Your goal
Extract the full set of records, then give each one again exactly.

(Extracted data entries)
* Start *
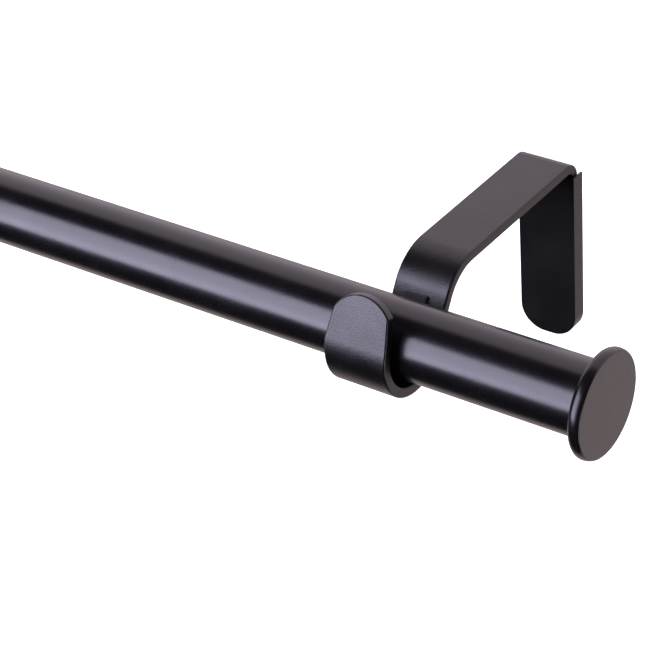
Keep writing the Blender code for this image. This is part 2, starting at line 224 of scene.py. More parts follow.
def lathe(name, profile, x, side, z, steps, closed=True):
    """Turn (radius, height) points about the rod's direction.

    Height points along +X for side 1 and along -X for side -1, counted from x. A
    profile that isn't closed starts and ends on the axis.
    """
    shape = bmesh.new()
    verts = [shape.verts.new((height * side, 0.0, radius)) for radius, height in profile]
    for a, b in zip(verts, verts[1:]):
        shape.edges.new((a, b))
    if closed:
        shape.edges.new((verts[-1], verts[0]))
    bmesh.ops.spin(
        shape,
        geom=shape.verts[:] + shape.edges[:],
        cent=(0, 0, 0),
        axis=(1, 0, 0),
        angle=2 * math.pi,
        steps=steps,
        use_merge=True,
    )
    bmesh.ops.remove_doubles(shape, verts=shape.verts, dist=WELD)
    bmesh.ops.recalc_face_normals(shape, faces=shape.faces)
    bmesh.ops.translate(shape, verts=shape.verts, vec=(x, ROD_Y, z))
    mesh = bpy.data.meshes.new(name)
    shape.to_mesh(mesh)
    shape.free()
    return to_object(name, mesh)


def add_bevel(obj, width, segments=4):
    bevel = obj.modifiers.new("edges", "BEVEL")
    bevel.width = width
    bevel.segments = segments
    bevel.limit_method = "ANGLE"
    bevel.angle_limit = math.radians(50)


def cut(obj, cutter):
    boolean = obj.modifiers.new("cut", "BOOLEAN")
    boolean.operation = "DIFFERENCE"
    boolean.solver = "EXACT"
    boolean.object = cutter


def finish_mesh(obj, *cutters):
    """Apply the modifiers, shade smooth, and keep the flat faces flat."""
    flat = obj.modifiers.new("flat faces", "WEIGHTED_NORMAL")
    flat.keep_sharp = True
    obj.data.shade_smooth()
    flat.show_viewport = False
    bpy.context.view_layer.update()
    graph = bpy.context.evaluated_depsgraph_get()
    mesh = bpy.data.meshes.new_from_object(obj.evaluated_get(graph))
    for modifier in list(obj.modifiers):
        if modifier != flat:
            obj.modifiers.remove(modifier)
    obj.data = mesh
    mesh.shade_smooth()
    mesh.set_sharp_from_angle(angle=math.radians(40))
    flat.show_viewport = True
    for cutter in cutters:
        bpy.data.objects.remove(cutter, do_unlink=True)
    return obj


def slab(name, outlines, front, back):
    """A flat plate parallel to the wall, from outlines of (x, z) points."""
    curve = bpy.data.curves.new(name, "CURVE")
    curve.dimensions = "2D"
    curve.fill_mode = "BOTH"
    curve.extrude = (back - front) / 2
    for outline in outlines:
        spline = curve.splines.new("POLY")
        spline.points.add(len(outline) - 1)
        for point, (x, z) in zip(spline.points, outline):
            point.co = (x, z, 0.0, 1.0)
        spline.use_cyclic_u = True
    shape = to_object(name + "_outline", curve)
    shape.location = (0.0, (front + back) / 2, 0.0)
    shape.rotation_euler = (math.pi / 2, 0.0, 0.0)
    bpy.context.view_layer.update()
    graph = bpy.context.evaluated_depsgraph_get()
    mesh = bpy.data.meshes.new_from_object(shape.evaluated_get(graph))
    mesh.name = name
    mesh.transform(shape.matrix_world)
    bpy.data.objects.remove(shape, do_unlink=True)
    weld = bmesh.new()
    weld.from_mesh(mesh)
    bmesh.ops.remove_doubles(weld, verts=weld.verts, dist=WELD)
    weld.to_mesh(mesh)
    weld.free()
    return to_object(name, mesh)


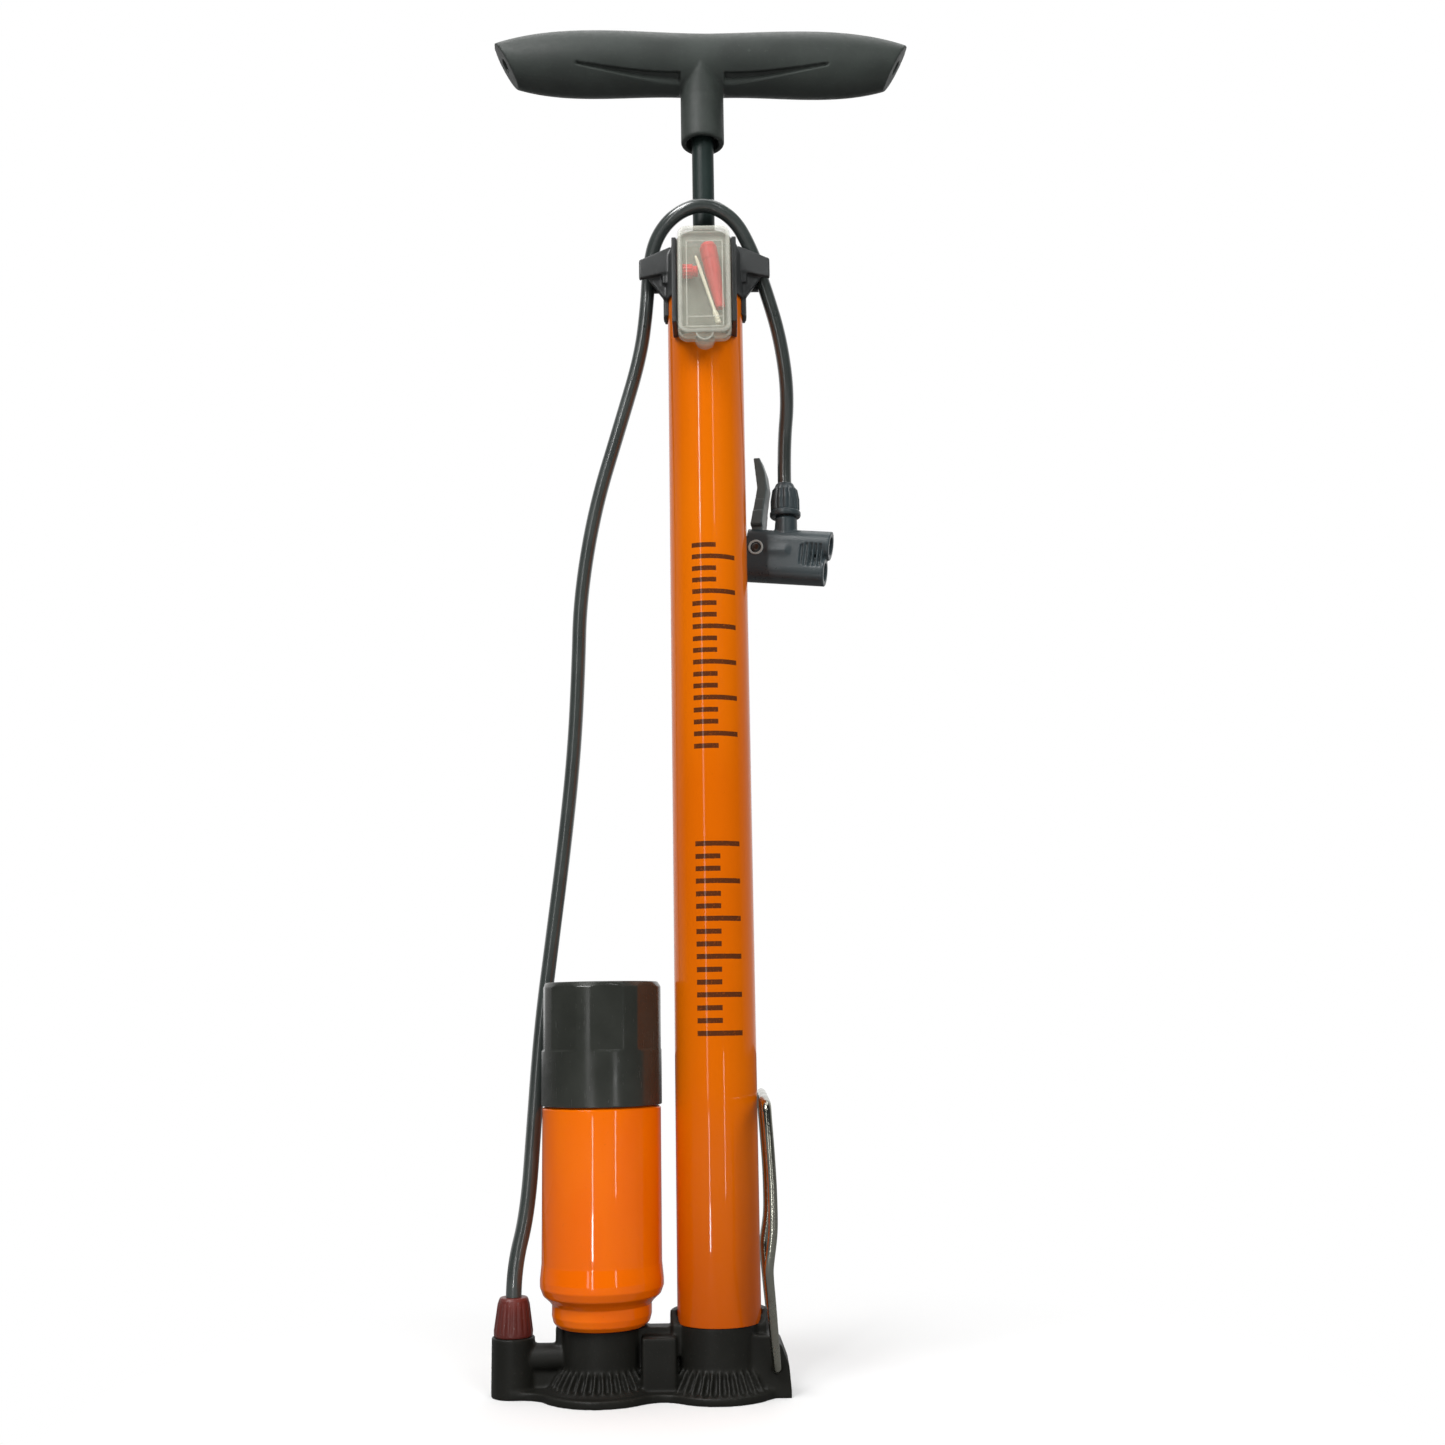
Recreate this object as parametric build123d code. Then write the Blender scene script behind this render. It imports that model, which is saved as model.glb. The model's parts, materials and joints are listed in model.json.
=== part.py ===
from build123d import *
import math
import os

# Floor pump for bicycle tyres, with an auxiliary air tank beside the barrel and a wire foot pedal.
# Millimetres, +Z up. The origin is on the barrel's axis, on the floor. The front faces -Y,
# the pedal is on the +X side and the tank on the -X side. The plunger is drawn fully down.

# ---- driving dimensions ----
BARREL_R = 18.6             # outside radius of the steel barrel
BARREL_WALL = 1.2
BARREL_BOTTOM = 30.0        # the barrel stands on the base's shoulder
BARREL_TOP = 530.0
TANK_X = -52.0              # axis of the air tank
TANK_R = 26.8
TANK_CAP_R = 27.3
TANK_CAP_Z = (124.0, 178.8)
TANK_FOOT = 29.2
POST_X = -91.2              # axis of the hose post
POST_R = 9.5
POST_TOP = 25.0
ROD_R = 5.5
HANDLE_Z = 643.0            # centre line of the grip
GRIP_END_SLANT = 29.0       # degrees, of the handle's end faces
HANDLE_TURN = 2.0           # the grip stands a little turned on its rod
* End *
Full solution
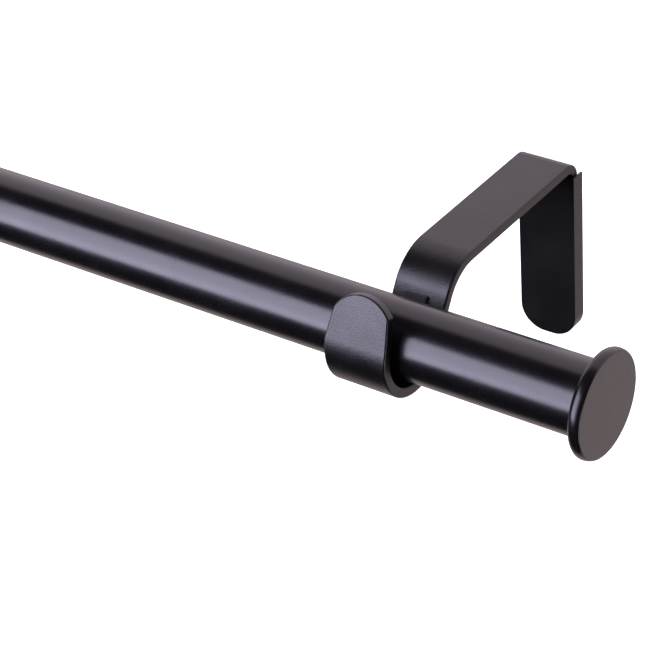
Keep writing the Blender code for this image. This is part 2, starting at line 224 of scene.py. More parts follow.
def lathe(name, profile, x, side, z, steps, closed=True):
    """Turn (radius, height) points about the rod's direction.

    Height points along +X for side 1 and along -X for side -1, counted from x. A
    profile that isn't closed starts and ends on the axis.
    """
    shape = bmesh.new()
    verts = [shape.verts.new((height * side, 0.0, radius)) for radius, height in profile]
    for a, b in zip(verts, verts[1:]):
        shape.edges.new((a, b))
    if closed:
        shape.edges.new((verts[-1], verts[0]))
    bmesh.ops.spin(
        shape,
        geom=shape.verts[:] + shape.edges[:],
        cent=(0, 0, 0),
        axis=(1, 0, 0),
        angle=2 * math.pi,
        steps=steps,
        use_merge=True,
    )
    bmesh.ops.remove_doubles(shape, verts=shape.verts, dist=WELD)
    bmesh.ops.recalc_face_normals(shape, faces=shape.faces)
    bmesh.ops.translate(shape, verts=shape.verts, vec=(x, ROD_Y, z))
    mesh = bpy.data.meshes.new(name)
    shape.to_mesh(mesh)
    shape.free()
    return to_object(name, mesh)


def add_bevel(obj, width, segments=4):
    bevel = obj.modifiers.new("edges", "BEVEL")
    bevel.width = width
    bevel.segments = segments
    bevel.limit_method = "ANGLE"
    bevel.angle_limit = math.radians(50)


def cut(obj, cutter):
    boolean = obj.modifiers.new("cut", "BOOLEAN")
    boolean.operation = "DIFFERENCE"
    boolean.solver = "EXACT"
    boolean.object = cutter


def finish_mesh(obj, *cutters):
    """Apply the modifiers, shade smooth, and keep the flat faces flat."""
    flat = obj.modifiers.new("flat faces", "WEIGHTED_NORMAL")
    flat.keep_sharp = True
    obj.data.shade_smooth()
    flat.show_viewport = False
    bpy.context.view_layer.update()
    graph = bpy.context.evaluated_depsgraph_get()
    mesh = bpy.data.meshes.new_from_object(obj.evaluated_get(graph))
    for modifier in list(obj.modifiers):
        if modifier != flat:
            obj.modifiers.remove(modifier)
    obj.data = mesh
    mesh.shade_smooth()
    mesh.set_sharp_from_angle(angle=math.radians(40))
    flat.show_viewport = True
    for cutter in cutters:
        bpy.data.objects.remove(cutter, do_unlink=True)
    return obj


def slab(name, outlines, front, back):
    """A flat plate parallel to the wall, from outlines of (x, z) points."""
    curve = bpy.data.curves.new(name, "CURVE")
    curve.dimensions = "2D"
    curve.fill_mode = "BOTH"
    curve.extrude = (back - front) / 2
    for outline in outlines:
        spline = curve.splines.new("POLY")
        spline.points.add(len(outline) - 1)
        for point, (x, z) in zip(spline.points, outline):
            point.co = (x, z, 0.0, 1.0)
        spline.use_cyclic_u = True
    shape = to_object(name + "_outline", curve)
    shape.location = (0.0, (front + back) / 2, 0.0)
    shape.rotation_euler = (math.pi / 2, 0.0, 0.0)
    bpy.context.view_layer.update()
    graph = bpy.context.evaluated_depsgraph_get()
    mesh = bpy.data.meshes.new_from_object(shape.evaluated_get(graph))
    mesh.name = name
    mesh.transform(shape.matrix_world)
    bpy.data.objects.remove(shape, do_unlink=True)
    weld = bmesh.new()
    weld.from_mesh(mesh)
    bmesh.ops.remove_doubles(weld, verts=weld.verts, dist=WELD)
    weld.to_mesh(mesh)
    weld.free()
    return to_object(name, mesh)


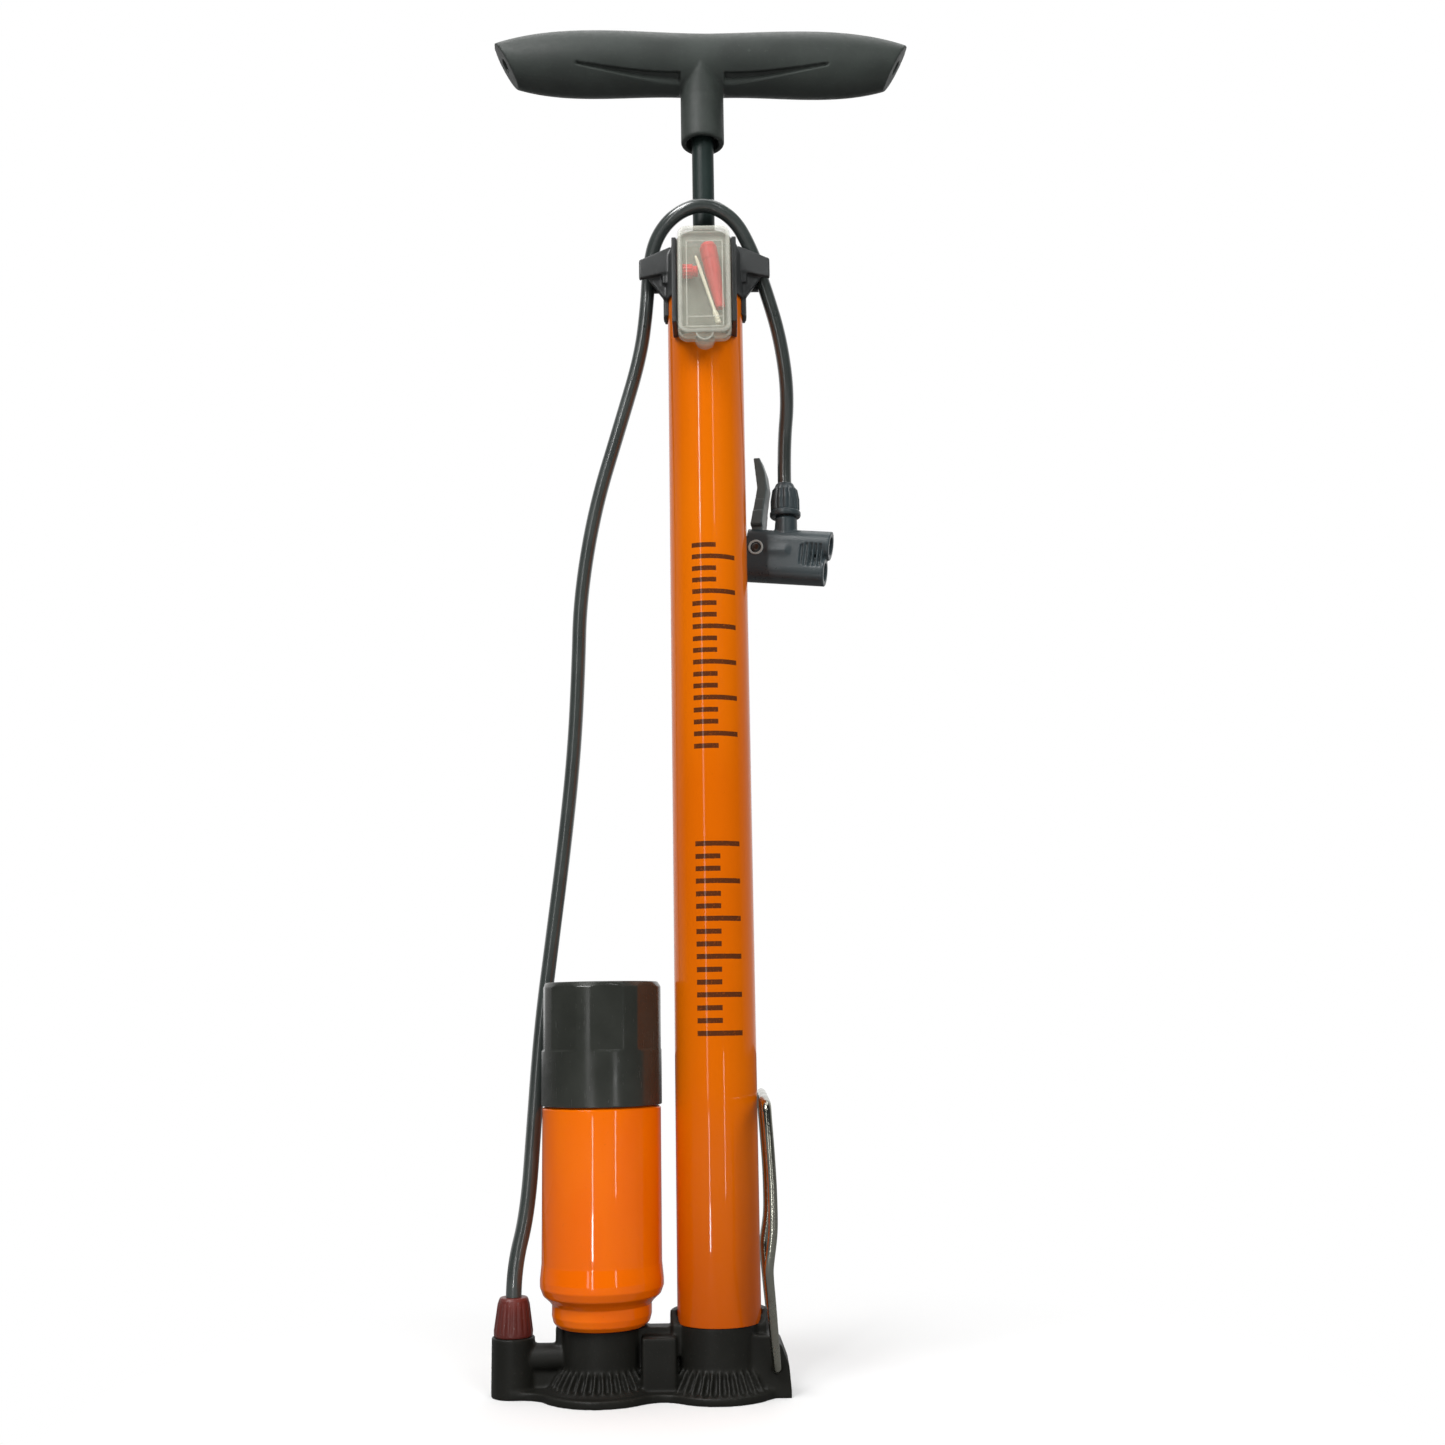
Recreate this object as parametric build123d code. Then write the Blender scene script behind this render. It imports that model, which is saved as model.glb. The model's parts, materials and joints are listed in model.json.
=== part.py ===
from build123d import *
import math
import os

# Floor pump for bicycle tyres, with an auxiliary air tank beside the barrel and a wire foot pedal.
# Millimetres, +Z up. The origin is on the barrel's axis, on the floor. The front faces -Y,
# the pedal is on the +X side and the tank on the -X side. The plunger is drawn fully down.

# ---- driving dimensions ----
BARREL_R = 18.6             # outside radius of the steel barrel
BARREL_WALL = 1.2
BARREL_BOTTOM = 30.0        # the barrel stands on the base's shoulder
BARREL_TOP = 530.0
TANK_X = -52.0              # axis of the air tank
TANK_R = 26.8
TANK_CAP_R = 27.3
TANK_CAP_Z = (124.0, 178.8)
TANK_FOOT = 29.2
POST_X = -91.2              # axis of the hose post
POST_R = 9.5
POST_TOP = 25.0
ROD_R = 5.5
HANDLE_Z = 643.0            # centre line of the grip
GRIP_END_SLANT = 29.0       # degrees, of the handle's end faces
HANDLE_TURN = 2.0           # the grip stands a little turned on its rod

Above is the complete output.